Сначала он решил, что боль — это ещё не доказательство жизни. В последние секунды, если они действительно были последними, мир уже успел один раз обмануть его: мокрый асфальт блеснул впереди чёрным зеркалом, фары встречной машины разом выросли до размеров солнца, руль вывернулся под руками с бесполезной, детской покорностью, и где-то на самом краю сознания Андрей Соколов успел подумать не о смерти, не о Боге, не о смысле прожитого, а о совершенно мелком, стыдном: что он опять не ответил жене на сообщение. Потом был удар. Не звук даже, а отсутствие всякого звука, будто мир схлопнулся, как экран, которому наконец выключили питание. И если после такого что-то могло быть справедливым, то только полная темнота. Без боли, без памяти, без тела, без обязательств, долгов, новостей, детского кашля за стеной, банковских уведомлений, работы, где все притворялись занятыми чем-то важным, и страны, которая в его времени уже столько лет жила с выражением лица человека, ожидающего следующей беды.
Но темнота оказалась не полной. В ней было дыхание. Чужое, хриплое, близкое. Была лампа, ещё не видимая, но уже ощущаемая сквозь веки красным болезненным пятном. Была верёвка, врезавшаяся в запястья так глубоко, что пальцы давно перестали принадлежать рукам и превратились в холодные, раздутые предметы. Была кровь во рту, солёная, густая, с металлическим привкусом, от которого желудок выворачивало даже сильнее, чем от боли в голове. Была скула, разбитая и горячая, как будто под кожу вложили раскалённый камень. Была грудь, с трудом набирающая воздух; при каждом вдохе где-то под рёбрами вспыхивала тупая внутренняя искра. И был запах. Именно запах первым убедил его, что это не больница, не автомобильная обочина, не реанимация, не туманное посмертное пространство, составленное мозгом из последних воспоминаний. Пахло сыростью, старым кирпичом, табачным дымом, чернилами, керосином, потом и страхом, причём страх был не его личный, не свежий, не тот, что поднялся сейчас из живота к горлу, а старый, въевшийся в стены, как плесень. В этом помещении боялись до него, долго, часто и, кажется, вполне заслуженно.
— Очнулся, — сказал кто-то рядом, и в голосе не было ни удивления, ни радости, ни злобы. Просто усталая отметка факта, как если бы заговорил неисправный аппарат, от которого всё же дождались нужного щелчка. — Ну вот и хорошо. Продолжим, Павел Андреевич.
Имя прошло мимо сознания, не зацепившись. Павел Андреевич — это был кто-то другой, кто-то из чужого дела, из чужого кабинета, из чужой жизни. Андрей попытался открыть глаза и сразу пожалел об этом.

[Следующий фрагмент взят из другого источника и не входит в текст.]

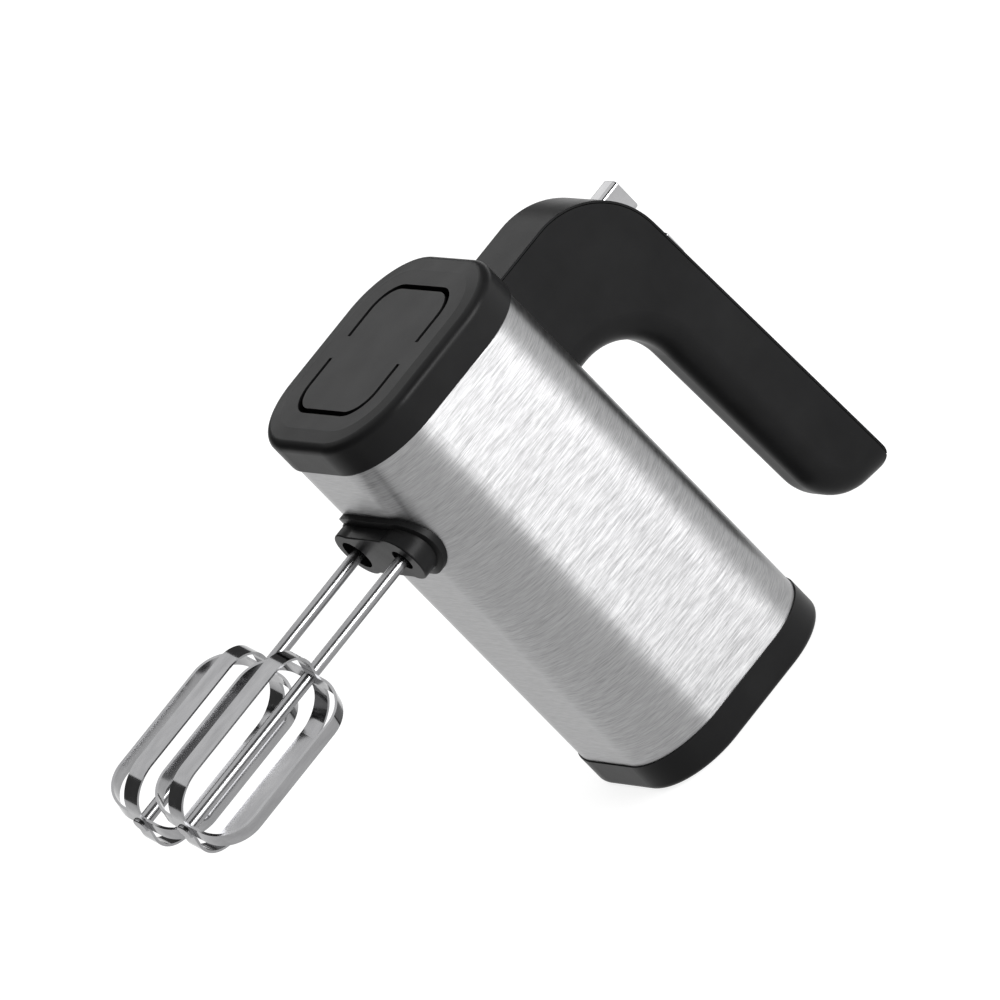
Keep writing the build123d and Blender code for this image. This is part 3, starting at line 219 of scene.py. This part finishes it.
def add_node(tree, kind, **settings):
    """A shader node with its properties set."""
    made = tree.nodes.new(kind)
    for key, value in settings.items():
        setattr(made, key, value)
    return made


def own_metres(tree):
    """The object's own coordinates."""
    return add_node(tree, "ShaderNodeTexCoord").outputs["Object"]


def grain(tree, stretch, detail):
    """Noise in the object's own metres, stretched by a number of cells per metre along each axis."""
    place = own_metres(tree)
    mapping = add_node(tree, "ShaderNodeMapping")
    mapping.inputs["Scale"].default_value = stretch
    noise = add_node(tree, "ShaderNodeTexNoise")
    noise.inputs["Scale"].default_value = 1.0
    noise.inputs["Detail"].default_value = detail
    noise.inputs["Roughness"].default_value = NOISE_ROUGHNESS
    tree.links.new(place, mapping.inputs["Vector"])
    tree.links.new(mapping.outputs["Vector"], noise.inputs["Vector"])
    return noise.outputs["Fac"]


def bands(tree, scale, direction, warp):
    """Even stripes across an axis."""
    place = own_metres(tree)
    wave = add_node(tree, "ShaderNodeTexWave", wave_type="BANDS", bands_direction=direction)
    wave.inputs["Scale"].default_value = scale
    wave.inputs["Distortion"].default_value = warp
    tree.links.new(place, wave.inputs["Vector"])
    return wave.outputs["Fac"]


def spread(tree, value, low, high, start=NOISE_LOW, end=NOISE_HIGH):
    """Maps a pattern's usual span on to a range of values."""
    mapped = add_node(tree, "ShaderNodeMapRange")
    mapped.inputs["From Min"].default_value = start
    mapped.inputs["From Max"].default_value = end
    mapped.inputs["To Min"].default_value = low
    mapped.inputs["To Max"].default_value = high
    tree.links.new(value, mapped.inputs["Value"])
    return mapped.outputs["Result"]


def shade(tree, value, dark, light, start=NOISE_LOW, end=NOISE_HIGH):
    """Blends two colours by a pattern."""
    ramp = add_node(tree, "ShaderNodeValToRGB")
    for element, position, colour in zip(ramp.color_ramp.elements, (start, end), (dark, light)):
        element.position = position
        element.color = (*colour, 1)
    tree.links.new(value, ramp.inputs["Fac"])
    return ramp.outputs["Color"]


def relief(tree, value, distance, strength):
    """Bump from a pattern."""
    bump = add_node(tree, "ShaderNodeBump")
    bump.inputs["Distance"].default_value = distance
    bump.inputs["Strength"].default_value = strength
    tree.links.new(value, bump.inputs["Height"])
    return bump.outputs["Normal"]


def blank(name, **sockets):
    """A new node material, its tree and its shader, with the given sockets set."""
    material = bpy.data.materials.new(name)
    material.use_nodes = True
    shader = material.node_tree.nodes["Principled BSDF"]
    for key, value in sockets.items():
        shader.inputs[key.replace("_", " ")].default_value = value
    return material, material.node_tree, shader


def moulded(name, dark, light, rough_low, rough_high, texture=MOULD_TEXTURE):
    """Moulded plastic, rubber or carbon: fine texture, and a slow drift of colour and gloss."""
    material, tree, shader = blank(name, Specular_IOR_Level=MOULD_SPECULAR)
    fine = grain(tree, (texture,) * 3, detail=2.0)
    slow = grain(tree, (MOULD_DRIFT,) * 3, detail=4.0)
    tree.links.new(shade(tree, slow, dark, light), shader.inputs["Base Color"])
    tree.links.new(spread(tree, slow, rough_low, rough_high), shader.inputs["Roughness"])
    tree.links.new(relief(tree, fine, MOULD_DEPTH, MOULD_RELIEF), shader.inputs["Normal"])
    return material


def metal(name, dark, light, rough_low, rough_high, stretch, depth=METAL_DEPTH):
    """Cast, turned, drawn or polished metal: fine marks in colour, gloss and relief."""
    material, tree, shader = blank(name, Metallic=1.0)
    marks = grain(tree, stretch, detail=4.0)
    tree.links.new(shade(tree, marks, dark, light), shader.inputs["Base Color"])
    tree.links.new(spread(tree, marks, rough_low, rough_high), shader.inputs["Roughness"])
    tree.links.new(relief(tree, marks, depth, METAL_RELIEF), shader.inputs["Normal"])
    return material


def striped(name, dark, light, rough, scale, direction, warp):
    """Stacked sheet or wound wire: even stripes in colour and relief."""
    material, tree, shader = blank(name, Metallic=1.0, Roughness=rough)
    stripe = bands(tree, scale, direction, warp)
    colour = shade(tree, stripe, dark, light, STRIPE_LOW, STRIPE_HIGH)
    tree.links.new(colour, shader.inputs["Base Color"])
    tree.links.new(relief(tree, stripe, STRIPE_DEPTH, STRIPE_RELIEF), shader.inputs["Normal"])
    return material


def brushed_steel():
    """The body's skin: short brush strokes that run round the body, over a fainter long grain."""
    material, tree, shader = blank(
        "brushed_steel", Metallic=1.0, Anisotropic=STEEL_ANISOTROPY, Anisotropic_Rotation=STEEL_STRETCH_TURN
    )
    strokes = grain(tree, STROKE_CELLS, detail=3.0)
    long_marks = grain(tree, LONG_MARK_CELLS, detail=2.0)
    mixed = add_node(tree, "ShaderNodeMath", operation="MULTIPLY_ADD")
    mixed.inputs[1].default_value = LONG_MARK_SHARE
    tree.links.new(long_marks, mixed.inputs[0])
    tree.links.new(spread(tree, strokes, STROKE_SHARE_LOW, STROKE_SHARE_HIGH), mixed.inputs[2])
    pattern = mixed.outputs["Value"]
    colour = shade(tree, pattern, STEEL_DARK, STEEL_LIGHT, *STEEL_SPAN)
    tree.links.new(colour, shader.inputs["Base Color"])
    gloss = spread(tree, pattern, STEEL_ROUGH_LOW, STEEL_ROUGH_HIGH, *STEEL_SPAN)
    tree.links.new(gloss, shader.inputs["Roughness"])
    tangent = add_node(tree, "ShaderNodeTangent", direction_type="RADIAL", axis="Z")
    tree.links.new(tangent.outputs["Tangent"], shader.inputs["Tangent"])
    tree.links.new(relief(tree, strokes, STROKE_DEPTH, STROKE_RELIEF), shader.inputs["Normal"])
    return material


def circuit_board():
    """Green solder resist with paler copper tracks under it."""
    material, tree, shader = blank("circuit_board", Roughness=BOARD_ROUGHNESS)
    place = own_metres(tree)
    tracks = add_node(tree, "ShaderNodeTexVoronoi", feature="DISTANCE_TO_EDGE")
    tracks.inputs["Scale"].default_value = TRACK_CELLS
    tree.links.new(place, tracks.inputs["Vector"])
    edge = tracks.outputs["Distance"]
    tree.links.new(shade(tree, edge, TRACK_COLOUR, BOARD_COLOUR, *TRACK_SPAN), shader.inputs["Base Color"])
    tree.links.new(relief(tree, edge, TRACK_DEPTH, TRACK_RELIEF), shader.inputs["Normal"])
    return material


def make_finishes():
    """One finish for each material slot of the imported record."""
    finishes = {"brushed_steel": brushed_steel(), "circuit_board": circuit_board()}
    for make, table in ((moulded, MOULDED), (metal, METALS), (striped, STRIPED)):
        for name, values in table.items():
            finishes[name] = make(name, *values)
    return finishes


def dress(finishes):
    """Gives every CAD node the finish of its slot."""
    for part in frame["record"]["subparts"]:
        mesh = frame["nodes"][part["node"]].data
        mesh.materials.clear()
        mesh.materials.append(finishes[part["material_slot"]])


def compressing_spring(node):
    """A copy of the spring's coil with its own mesh, fixed to the casing in place of the CAD node, which is hidden.
    """
    source = frame["nodes"][node]
    coil = add_object(node + "_coil", source.data.copy())
    coil.matrix_world = source.matrix_world.copy()
    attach(coil, "casing")
    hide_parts(node)
    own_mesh(coil)


make_camera()
make_world()
make_floor()
for box_name, box_values in SOFT_BOXES.items():
    soft_box(box_name, *box_values)
dress(make_finishes())
compressing_spring("ejector_spring")
compressing_spring("turbo_spring")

Свет ударил не просто в зрачки, а глубже, в самую больную середину черепа. Комната расплывалась жёлтыми пятнами, чёрными углами, тёмной линией стола. Он моргнул, но веки были тяжёлыми, будто к ним приклеилась засохшая кровь. Постепенно из света возникли вещи: лампа под железным абажуром, наклонённая так, чтобы свет падал прямо в лицо; стол с исцарапанной столешницей; пепельница, полная окурков; стакан с тёмным недопитым чаем; папка из грубого картона; чернильница; несколько листов; и револьвер, положенный сбоку небрежно, почти лениво, но так, чтобы его обязательно заметили. Револьвер показался Андрею сначала театральным, слишком старым для реальности, как вещь из музея или из фильма о войне. Потом взгляд задержался на потёртой рукояти, на масляном тусклом блеске металла, на тяжёлой простоте барабана, и театральность исчезла. Эта вещь была настоящей. Более настоящей, чем его память о телефоне в кармане.